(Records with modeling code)
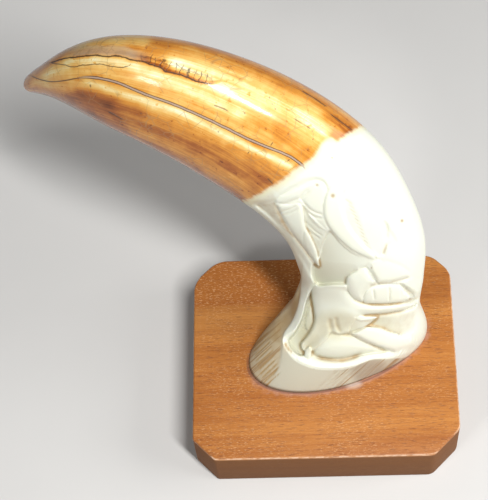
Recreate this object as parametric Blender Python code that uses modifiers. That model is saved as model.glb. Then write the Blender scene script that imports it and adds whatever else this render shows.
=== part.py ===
# A warthog's tusk, carved between its root and its stained end, on a wooden stand.
# Metres, +Z up. The origin is the centre of the stand's underside. The carved face
# looks towards -Y and upwards, and the tusk bends over towards -X.
import math

import bmesh
import bpy
import numpy as np
from mathutils import Euler, Matrix, Vector

# Wooden stand: a board with its four upright corners sawn off
stand_width = 0.088
stand_depth = 0.0726
stand_height = 0.0197
corner_cut_front_left = 0.0073
corner_cut_front_right = 0.0090
corner_cut_back_right = 0.0063
corner_cut_back_left = 0.0079
edge_easing = 0.0007
easing_angle = math.radians(30)

# Tusk: its length is measured along the centre line, from the stand to the tip
tusk_length = 0.1898
root_width = 0.0494
root_right_of_centre = 0.0036
root_behind_centre = 0.0043
foot_gap = 0.0003
tip_rounding = 0.0045

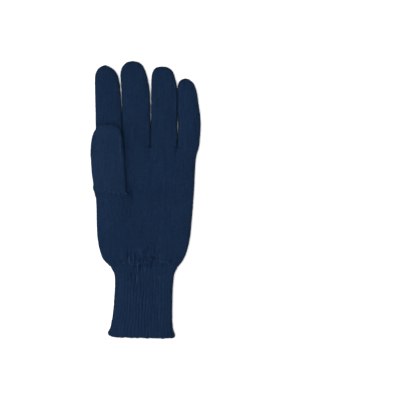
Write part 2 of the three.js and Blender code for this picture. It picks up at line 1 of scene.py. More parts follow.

- WORK TO DO:
Quote each line of the listing above exactly.

- THE RESPONSE:
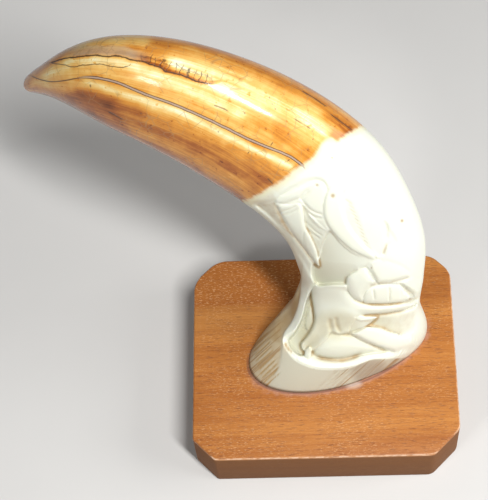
Recreate this object as parametric Blender Python code that uses modifiers. That model is saved as model.glb. Then write the Blender scene script that imports it and adds whatever else this render shows.
=== part.py ===
# A warthog's tusk, carved between its root and its stained end, on a wooden stand.
# Metres, +Z up. The origin is the centre of the stand's underside. The carved face
# looks towards -Y and upwards, and the tusk bends over towards -X.
import math

import bmesh
import bpy
import numpy as np
from mathutils import Euler, Matrix, Vector

# Wooden stand: a board with its four upright corners sawn off
stand_width = 0.088
stand_depth = 0.0726
stand_height = 0.0197
corner_cut_front_left = 0.0073
corner_cut_front_right = 0.0090
corner_cut_back_right = 0.0063
corner_cut_back_left = 0.0079
edge_easing = 0.0007
easing_angle = math.radians(30)

# Tusk: its length is measured along the centre line, from the stand to the tip
tusk_length = 0.1898
root_width = 0.0494
root_right_of_centre = 0.0036
root_behind_centre = 0.0043
foot_gap = 0.0003
tip_rounding = 0.0045

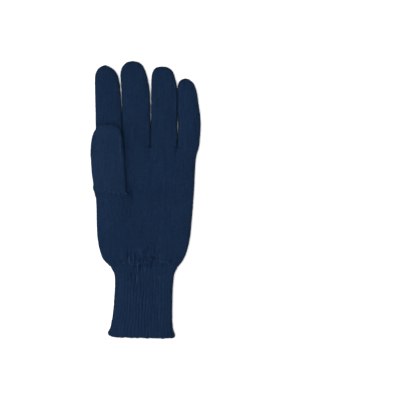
Write part 2 of the three.js and Blender code for this picture. It picks up at line 1 of scene.py. More parts follow.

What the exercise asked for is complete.